TASK INSTRUCTIONS: Only the lines from the start of the material through the line containing "room by direction." are to be extracted, exactly as they appear.

---- RECORDED INFORMATION

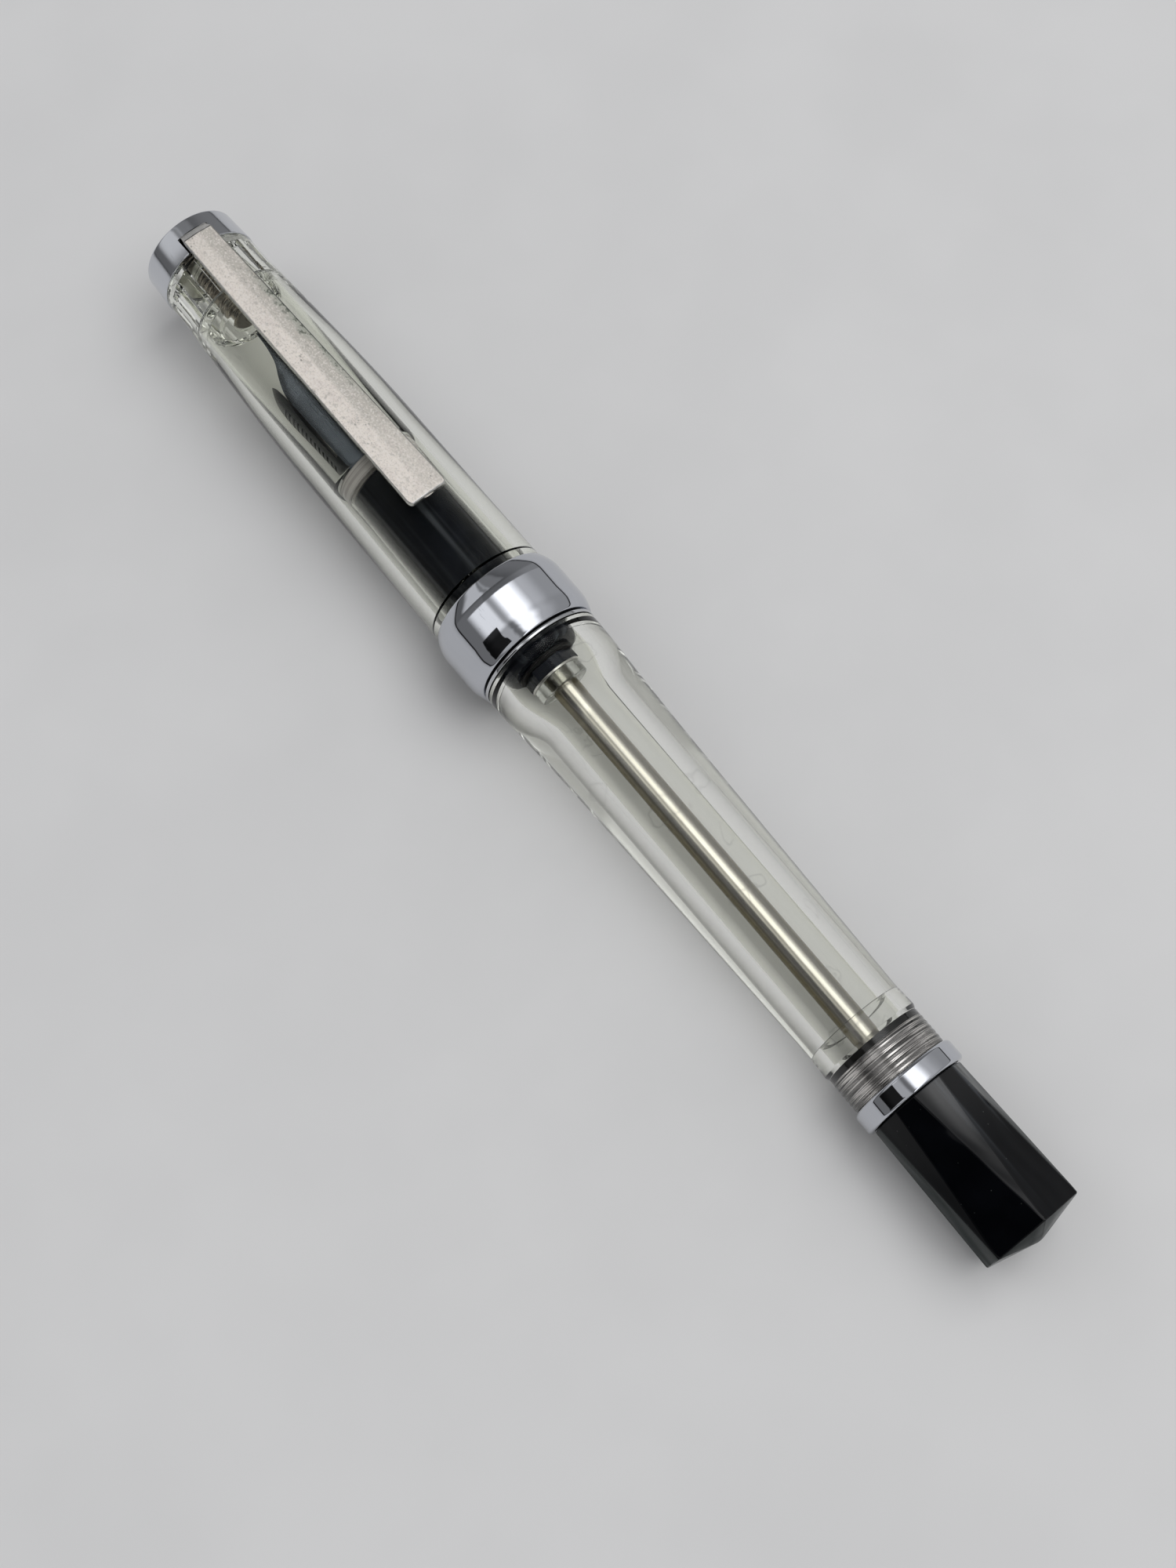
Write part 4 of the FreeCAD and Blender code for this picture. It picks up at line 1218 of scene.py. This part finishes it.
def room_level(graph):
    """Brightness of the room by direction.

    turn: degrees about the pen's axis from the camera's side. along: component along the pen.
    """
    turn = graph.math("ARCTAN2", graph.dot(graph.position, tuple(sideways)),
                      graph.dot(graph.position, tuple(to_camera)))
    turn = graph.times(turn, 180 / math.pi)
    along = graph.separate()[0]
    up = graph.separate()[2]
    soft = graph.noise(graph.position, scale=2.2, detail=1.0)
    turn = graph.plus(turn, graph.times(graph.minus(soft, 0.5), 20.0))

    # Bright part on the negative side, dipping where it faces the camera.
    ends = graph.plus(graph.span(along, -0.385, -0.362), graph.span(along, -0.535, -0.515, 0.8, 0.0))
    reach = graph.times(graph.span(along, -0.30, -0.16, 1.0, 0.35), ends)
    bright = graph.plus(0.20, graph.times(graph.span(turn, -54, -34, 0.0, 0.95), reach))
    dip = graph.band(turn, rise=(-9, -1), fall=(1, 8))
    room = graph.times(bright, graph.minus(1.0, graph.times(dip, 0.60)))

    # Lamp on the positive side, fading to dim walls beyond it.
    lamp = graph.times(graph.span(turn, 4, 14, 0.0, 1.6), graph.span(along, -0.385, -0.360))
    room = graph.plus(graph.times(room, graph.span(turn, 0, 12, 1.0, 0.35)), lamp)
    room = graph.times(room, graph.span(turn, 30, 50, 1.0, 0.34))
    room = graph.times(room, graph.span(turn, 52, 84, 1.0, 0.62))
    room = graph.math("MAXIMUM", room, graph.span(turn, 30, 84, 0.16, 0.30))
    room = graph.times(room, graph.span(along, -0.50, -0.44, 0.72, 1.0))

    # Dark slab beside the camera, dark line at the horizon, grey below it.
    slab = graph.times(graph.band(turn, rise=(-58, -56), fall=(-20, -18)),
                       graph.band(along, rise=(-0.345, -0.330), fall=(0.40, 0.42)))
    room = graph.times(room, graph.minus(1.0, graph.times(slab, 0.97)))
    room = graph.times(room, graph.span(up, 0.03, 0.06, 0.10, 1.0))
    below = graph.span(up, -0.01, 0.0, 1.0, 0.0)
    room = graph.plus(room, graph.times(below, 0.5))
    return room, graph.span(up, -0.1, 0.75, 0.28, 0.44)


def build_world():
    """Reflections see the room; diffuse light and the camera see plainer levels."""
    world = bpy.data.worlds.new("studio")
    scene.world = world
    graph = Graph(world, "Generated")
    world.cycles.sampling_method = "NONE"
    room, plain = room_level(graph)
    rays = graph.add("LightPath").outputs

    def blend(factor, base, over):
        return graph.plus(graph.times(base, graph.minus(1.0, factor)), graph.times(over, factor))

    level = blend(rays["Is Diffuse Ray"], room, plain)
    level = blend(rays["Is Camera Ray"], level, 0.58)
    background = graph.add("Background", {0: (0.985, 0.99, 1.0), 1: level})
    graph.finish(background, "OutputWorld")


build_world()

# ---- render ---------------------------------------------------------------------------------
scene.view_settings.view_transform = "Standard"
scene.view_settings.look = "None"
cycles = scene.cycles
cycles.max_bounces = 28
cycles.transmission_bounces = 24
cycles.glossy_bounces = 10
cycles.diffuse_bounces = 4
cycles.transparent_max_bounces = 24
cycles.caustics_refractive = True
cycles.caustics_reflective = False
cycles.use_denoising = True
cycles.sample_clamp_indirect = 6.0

--------

FINAL RESULT:
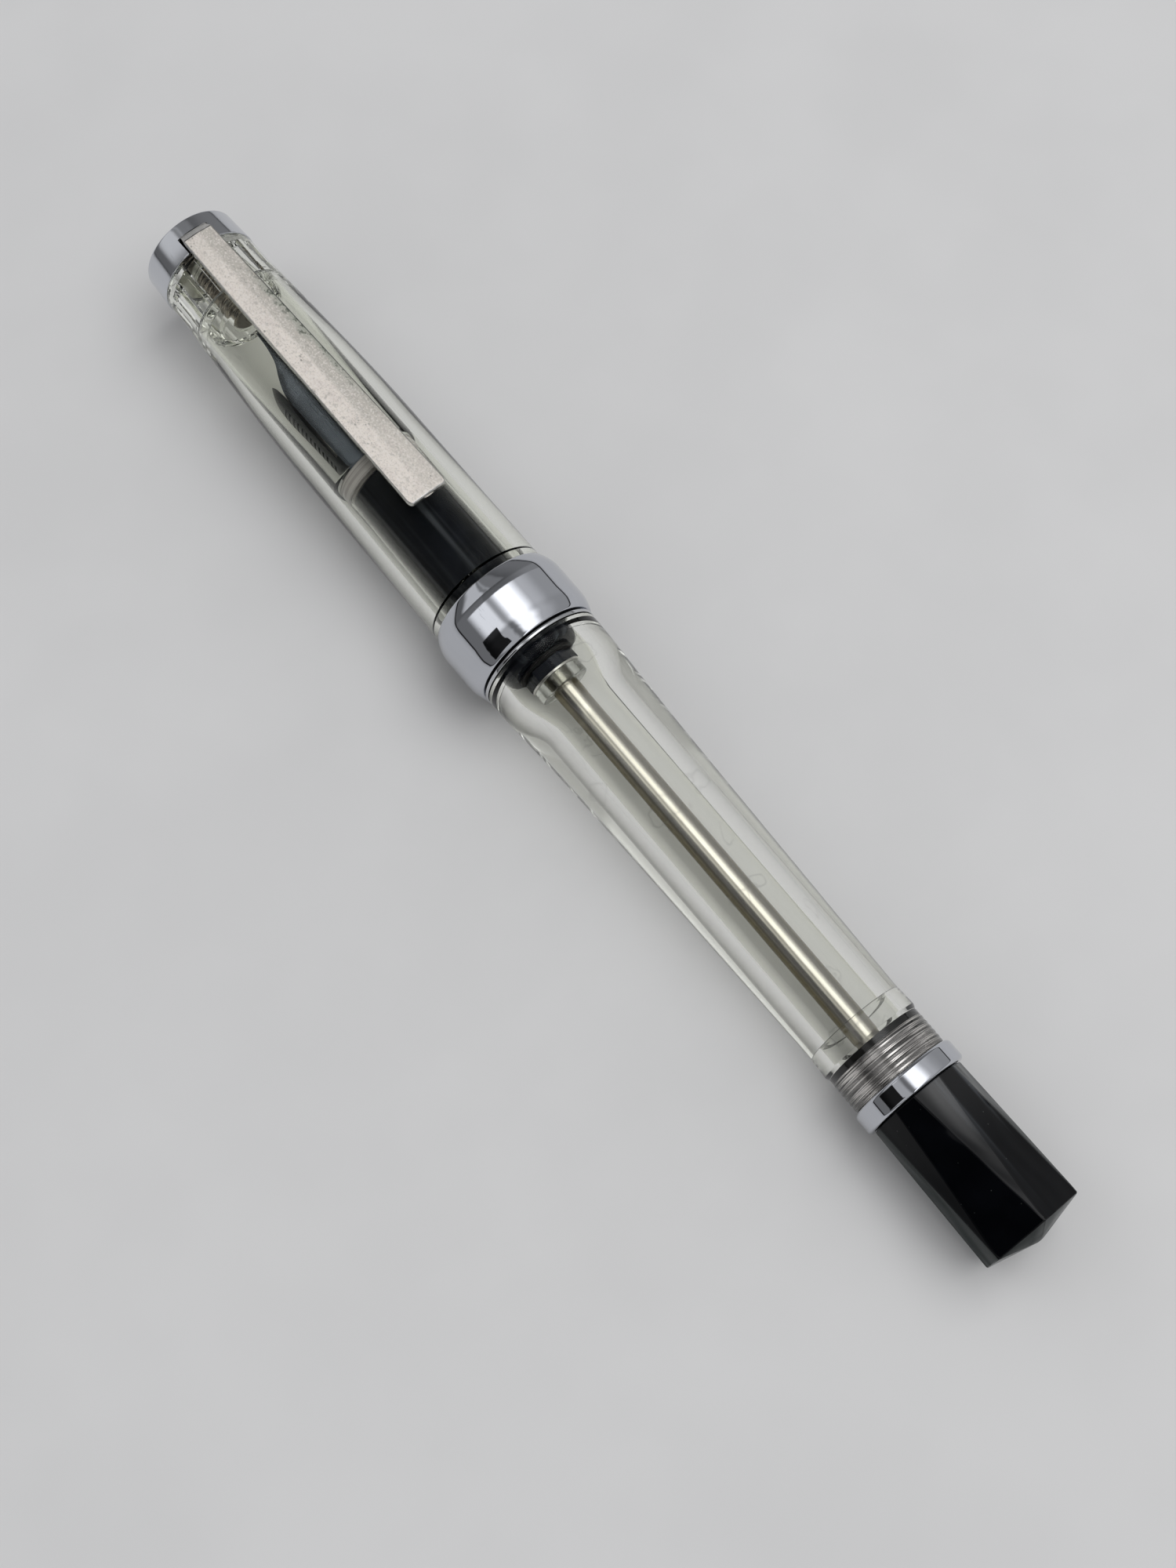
Write part 4 of the FreeCAD and Blender code for this picture. It picks up at line 1218 of scene.py. This part finishes it.
def room_level(graph):
    """Brightness of the room by direction.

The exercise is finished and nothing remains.